The question of “if economics is a science” can be answered by stating that some of it is clearly scientific in its nature, were we able to resolve it from out of the rest. However, so many humanists have used intuition rather than logic to try to understand economics, that they have failed to properly appreciate in simple and specific terms of what it actually comprises and how it works. Without the use of logic applied to economics, their work has not enabled the would-be scientists of economics to realize their aims and ideals.
This is due to the initial failure to proceed in their thoughts the way that scientists do when establishing a new hypothesis or theory–one of statring with basic axioms, sensible assumptions and accurate definitions, before reaching the stage of logical argument and analysis, to support their explanations. Yet there are some economists who either would like it to be more scientific, or may even have found a way to present their work in a truly scientific way.
I happened to be one of these who is so inclined, perhaps due to my past profession as an engineer. Explaining macroeconomics in a more accurate and easier to understand way bothered me, and after some unsatisfactory attempts to follow it by the traditional means in undergraduate texts, I decided to re-write it for myself, with the intention of avoiding any kinds of political bias, such as had been the past situation.
This research was spread over about 20 years of part-time investigation, but eventually I managed to scientifically explain of what it iomprises and particularly about how it works. I began (as an engineer might) with the development of a suitable model, see my short working paper SSRN 2865571 “Einstein’s Criterion Applioed to Logical Macroeconomics Modeling”. This simple yet fully comprehensive (wholistic) model was then used for analysis. It was applied in my book to the numerical calculation of the examples of different taxation methods, as well as for providing other kinds of descriptions and explanations.
In that work, I showed that an increase in income tax (that is on wages) was beneficial when over a short time we consider the whole of our social system, but further, were the same sums to be collected from taxing land values instead of wages, the overall benefits to our system would be roughly 3 times as great! These results were surprizing (if not unbelievable) and I first thought they were wrong. However the logic leading to them was impeckable and irrefutable, so these findings cannot be pushed aside, and I eventaly decided that they must be correct.
Scientific macroeconomics can take us to places that have not previously been explored, properly understood, nor compared. My starting on it will provide the way that research can continue to make this subject much more scientific and better explained. I strongly contend that new scientific discoveries and findings should be shared, without the need for any withholding, patenting, or conditional compensation. For a free copy of my 310 page e-book “Consequentlal Macroeconomics–Rationalizing About How Our Social System works”, please write to me at: chesterdh@hotmail.com It will clarify what has previously been a confusing and pluralistic subject, if nothing more.
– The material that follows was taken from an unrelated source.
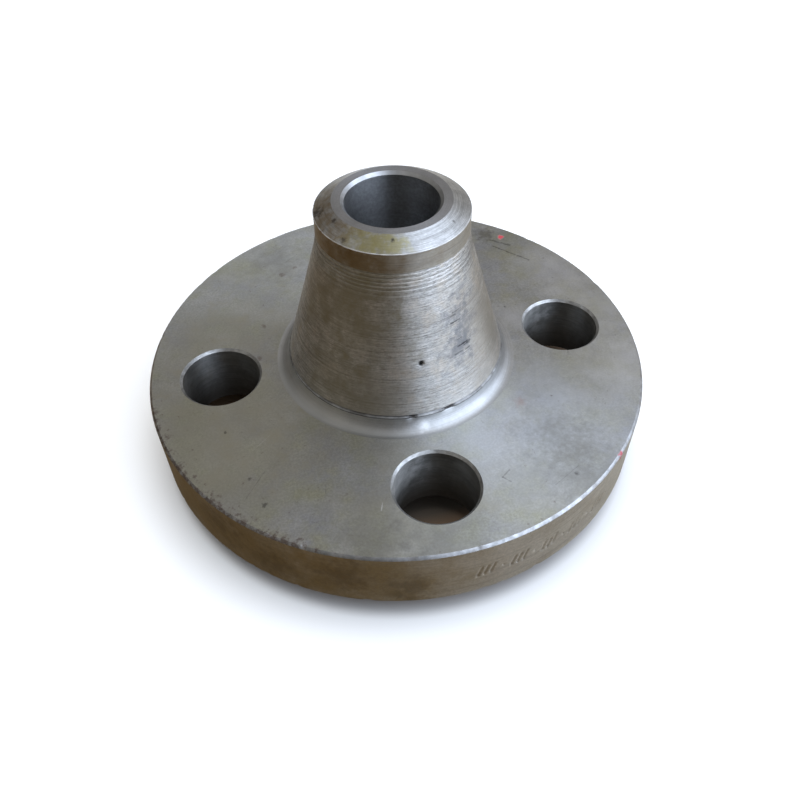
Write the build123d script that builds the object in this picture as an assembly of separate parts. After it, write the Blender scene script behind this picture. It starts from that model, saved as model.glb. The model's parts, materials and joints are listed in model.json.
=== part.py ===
from build123d import *

import os
from math import radians, tan

# Weld neck flange, one forging machined all over. All lengths are in millimetres.
# The origin is the centre of the raised gasket face, and +Z runs up the bore to the weld end.

# Ring
RING_DIAMETER = 124.0
RING_THICKNESS = 17.5
RING_EDGE_BREAK = 0.6          # 45 degree break on both outer edges of the ring

# Raised gasket face
FACE_DIAMETER = 50.8
FACE_HEIGHT = 6.4
FACE_EDGE_BREAK = 0.4

# Tapered hub
HUB_BASE_DIAMETER = 53.6       # where the taper ends, at the top of the base fillet
HUB_HEIGHT = 44.5              # from the ring's hub side to the weld end
BASE_FILLET_RADIUS = 3.0
NECK_START_HEIGHT = 35.3       # height of the taper's top above the ring's hub side
NECK_BLEND_RADIUS = 12.0       # between the taper and the straight neck

# Weld end
NECK_DIAMETER = 34.5
LAND_DIAMETER = 26.4           # outer edge of the flat land that meets the pipe
BEVEL_ANGLE = 30.0             # from the plane of the land
BORE_DIAMETER = 21.0
BORE_MOUTH_BREAK = 0.7         # at the weld end
BORE_FOOT_BREAK = 0.5          # at the gasket face

# Bolting
BOLT_CIRCLE_DIAMETER = 88.9
BOLT_HOLE_DIAMETER = 19.1
BOLT_HOLE_COUNT = 4
BOLT_HOLE_BREAK = 0.6          # 45 degree break at both ends of each hole

# Heights and radii that follow from the sizes above
RING_RADIUS = RING_DIAMETER / 2
FACE_RADIUS = FACE_DIAMETER / 2
HUB_BASE_RADIUS = HUB_BASE_DIAMETER / 2
NECK_RADIUS = NECK_DIAMETER / 2
LAND_RADIUS = LAND_DIAMETER / 2
BORE_RADIUS = BORE_DIAMETER / 2
RING_TOP = FACE_HEIGHT + RING_THICKNESS
TOP = RING_TOP + HUB_HEIGHT
NECK_START = RING_TOP + NECK_START_HEIGHT
BEVEL_HEIGHT = (NECK_RADIUS - LAND_RADIUS) * tan(radians(BEVEL_ANGLE))


def outer_lines():
    """The outside of the half section, from the gasket face up to the weld end."""
    fillet_foot = (HUB_BASE_RADIUS + BASE_FILLET_RADIUS, RING_TOP)
    fillet_head = (HUB_BASE_RADIUS, RING_TOP + BASE_FILLET_RADIUS)
    ring = Polyline(
        (BORE_RADIUS + BORE_FOOT_BREAK, 0),
        (FACE_RADIUS - FACE_EDGE_BREAK, 0),
        (FACE_RADIUS, FACE_EDGE_BREAK),
        (FACE_RADIUS, FACE_HEIGHT),
        (RING_RADIUS - RING_EDGE_BREAK, FACE_HEIGHT),
        (RING_RADIUS, FACE_HEIGHT + RING_EDGE_BREAK),
        (RING_RADIUS, RING_TOP - RING_EDGE_BREAK),
        (RING_RADIUS - RING_EDGE_BREAK, RING_TOP),
        fillet_foot,
    )
    base_fillet = RadiusArc(fillet_foot, fillet_head, BASE_FILLET_RADIUS)
    hub = Polyline(
        fillet_head,
        (NECK_RADIUS, NECK_START),
        (NECK_RADIUS, TOP - BEVEL_HEIGHT),
        (LAND_RADIUS, TOP),
        (BORE_RADIUS + BORE_MOUTH_BREAK, TOP),
    )
    return ring + base_fillet + hub


def bore_line():
    """The bore wall with the small breaks at its two mouths."""
    return Polyline(
        (BORE_RADIUS + BORE_MOUTH_BREAK, TOP),
        (BORE_RADIUS, TOP - BORE_MOUTH_BREAK),
        (BORE_RADIUS, BORE_FOOT_BREAK),
        (BORE_RADIUS + BORE_FOOT_BREAK, 0),
    )


def turned_blank():
    """The flange as it leaves the lathe, before its bolt holes are drilled."""
    half_section = Plane.XZ * make_face(outer_lines() + bore_line())
    blank = revolve(half_section, Axis.Z)
    neck_edge = blank.edges().sort_by(lambda edge: abs(edge.center().Z - NECK_START))[0]
    return fillet(neck_edge, NECK_BLEND_RADIUS)


def bolt_drill():
    """The metal that one bolt hole takes away, with a 45 degree break at each end."""
    radius = BOLT_HOLE_DIAMETER / 2
    shank = Cylinder(radius, RING_THICKNESS, align=(Align.CENTER, Align.CENTER, Align.MIN))
    lower_break = Cone(
        radius + BOLT_HOLE_BREAK, radius, BOLT_HOLE_BREAK,
        align=(Align.CENTER, Align.CENTER, Align.MIN),
    )
    upper_break = Cone(
        radius, radius + BOLT_HOLE_BREAK, BOLT_HOLE_BREAK,
        align=(Align.CENTER, Align.CENTER, Align.MAX),
    )
    return shank + lower_break + Pos(0, 0, RING_THICKNESS) * upper_break


def flange():
    """The finished flange."""
    drills = PolarLocations(BOLT_CIRCLE_DIAMETER / 2, BOLT_HOLE_COUNT)
    holes = [Pos(0, 0, FACE_HEIGHT) * place * bolt_drill() for place in drills]
    return turned_blank() - holes


os.makedirs("parts", exist_ok=True)
export_step(flange(), "parts/flange.step")
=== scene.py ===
import json
import random
from math import cos, hypot, pi, radians, sin, tan

import bpy
import numpy as np
from mathutils import Matrix, Vector, geometry


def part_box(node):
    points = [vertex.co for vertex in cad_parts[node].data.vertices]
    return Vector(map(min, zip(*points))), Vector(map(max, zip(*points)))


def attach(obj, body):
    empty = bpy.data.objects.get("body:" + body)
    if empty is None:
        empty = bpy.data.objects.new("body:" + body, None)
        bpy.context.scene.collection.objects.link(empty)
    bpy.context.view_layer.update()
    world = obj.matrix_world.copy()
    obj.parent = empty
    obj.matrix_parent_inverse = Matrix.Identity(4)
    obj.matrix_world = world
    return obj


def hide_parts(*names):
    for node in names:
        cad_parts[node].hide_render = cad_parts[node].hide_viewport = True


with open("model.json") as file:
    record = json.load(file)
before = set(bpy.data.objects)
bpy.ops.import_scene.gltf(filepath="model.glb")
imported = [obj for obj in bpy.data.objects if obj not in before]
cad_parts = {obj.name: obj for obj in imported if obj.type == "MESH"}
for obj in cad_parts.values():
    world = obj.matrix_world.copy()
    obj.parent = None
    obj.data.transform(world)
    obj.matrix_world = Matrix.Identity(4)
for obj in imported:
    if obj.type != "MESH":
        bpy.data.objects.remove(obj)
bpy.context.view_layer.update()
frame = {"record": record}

# ---------------------------------------------------------------------------------------------
# Sizes, in metres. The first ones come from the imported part, the rest repeat its CAD dimensions.
# The bolt holes lie on the X and Y axes, and +Z is the way from the gasket face to the weld end.
# ---------------------------------------------------------------------------------------------
MM = 0.001
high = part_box("flange")[1]
mounts = {mount["name"]: mount for mount in frame["record"]["mounts"]}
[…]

Dear David Harold Chester, I wonder whether you actually read the article. I would like to hear your comments on it and have a fruitful debate with someone who still believes in applying the mechanistic methodology to the understanding of the economic life.
I did. What concerns me is how little the established experts are willing to communicate in an open-minded way, and with people like me who may be virtually unknown but have a serious and most significant story to tell. In my case (and in yours too) it is about making macroeconomics a true science. My work includes a mechanical model of our social system, but that is far from all. Please review: SSRN 2600193 “A Mechanical Model for Teaching Macroeconomics” its on the internet. Ifyou like it we can then continue to my other works.
Sorry, I got the SSRN number wrong. The correct one is: SSRN 2600103. Enjoy!
Fantastic article! These points needs to be repeated as often as possible! So I hope you do that, and that you don’t end up “dying in a car crash”… (Don’t go to the US…) The world is a rather grim place sometimes unfortunately. But you gave me some hope reagarding that criticism of economics will rise like a phoenix!